United States Government Procurement Contracts
CISADA requires that any firm or individual seeking a USG contract must certify that it, as well as subsidiaries, is not engaged in sanctionable energy or weapons-related activity. This provision will apply to USG contracts for which solicitations are issued after the effective date of new regulations (which must be issued within 90 days after July 1, 2010, or by September 29, 2010). The President may waive this requirement on a case-by-case basis.

Diversion Concerns
CISADA also requires the President to designate a country as a "Destination of Diversion Concern" if he determines that the government of the country allows substantial diversion to Iranian end users or intermediaries of certain goods, services, or technology. If a country is named a "Destination of Diversion Concern," a U.S. export license will be required to export to that country the types of items being diverted, with the presumption that the license application would be denied. The President may waive the licensing requirement if he determines that a waiver is in the national interest.

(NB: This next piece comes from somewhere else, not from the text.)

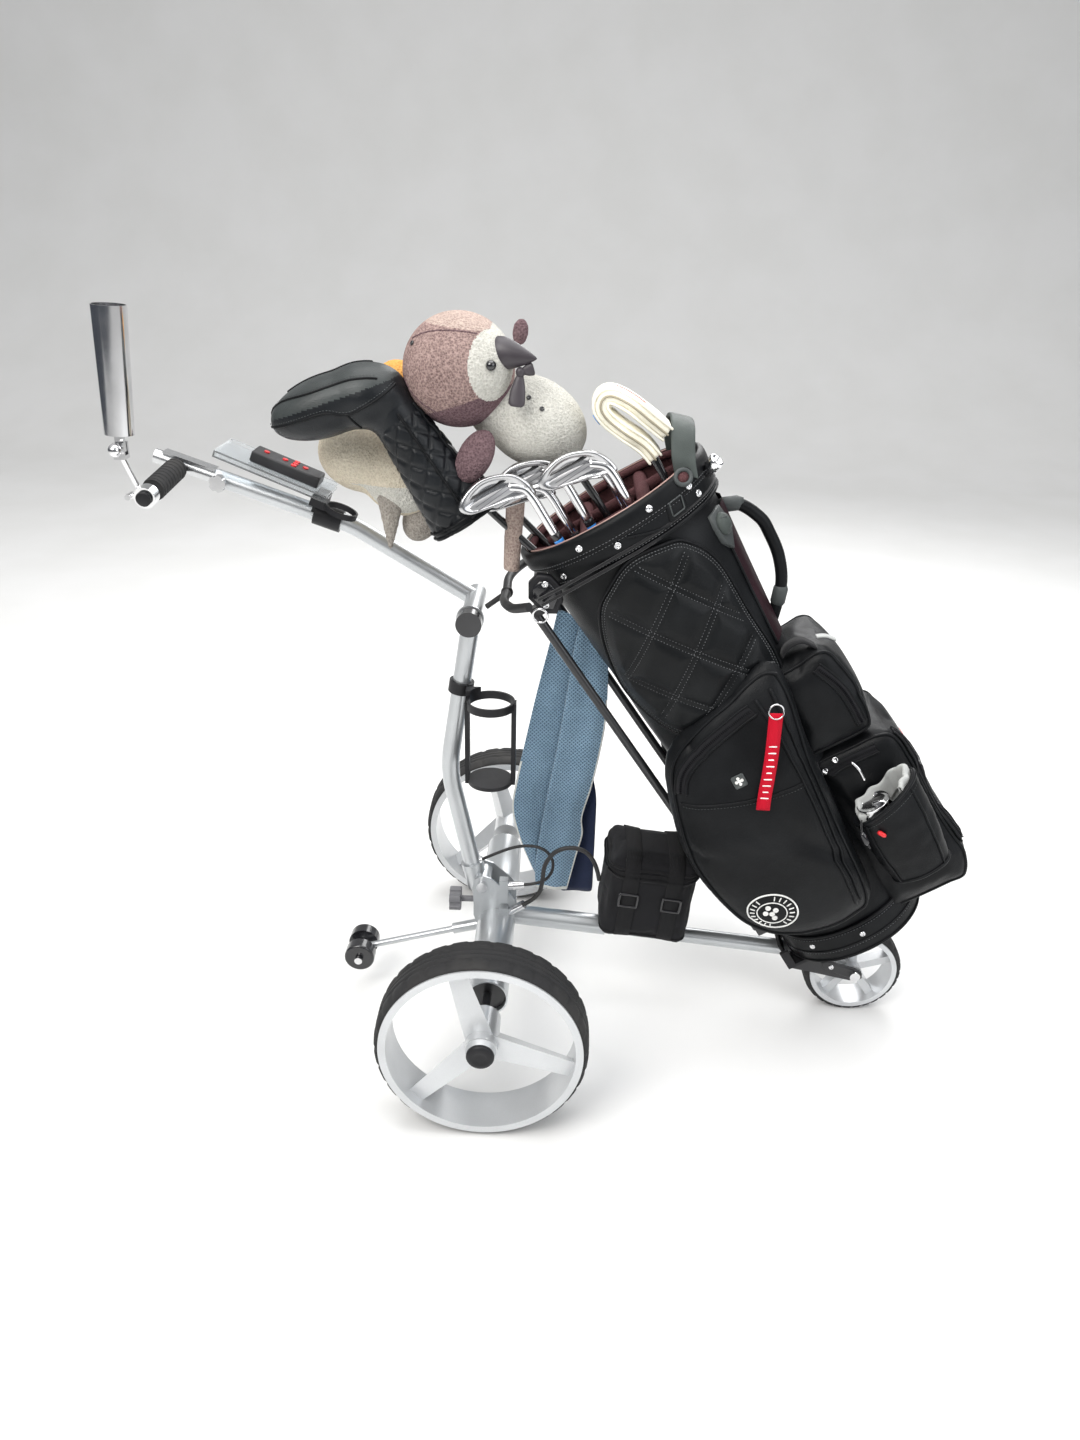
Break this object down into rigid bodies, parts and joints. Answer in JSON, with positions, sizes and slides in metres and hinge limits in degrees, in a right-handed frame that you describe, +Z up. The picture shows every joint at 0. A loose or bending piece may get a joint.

Procurement Ban for Exporters of Certain Sensitive Technology
Persons that export to Iran sensitive technology that the President determines is to be used specifically to restrict the free flow of unbiased information in Iran or disrupt, monitor, or otherwise restrict speech of the people of Iran are barred from USG procurement contracts. There is waiver authority, as well as an exemption authority with respect to certain countries or instrumentalities designated under the Trade Agreements Act of 1979.


1 Goods or services include goods, services, technology, information, or support.

2 Refined petroleum products include diesel, gasoline, jet fuel (naphtha and kerosene-types), and aviation gasoline.

3 Export-Import Bank assistance: guarantees, insurance, and extensions of credit.

4 Technologies that have both civilian and military uses.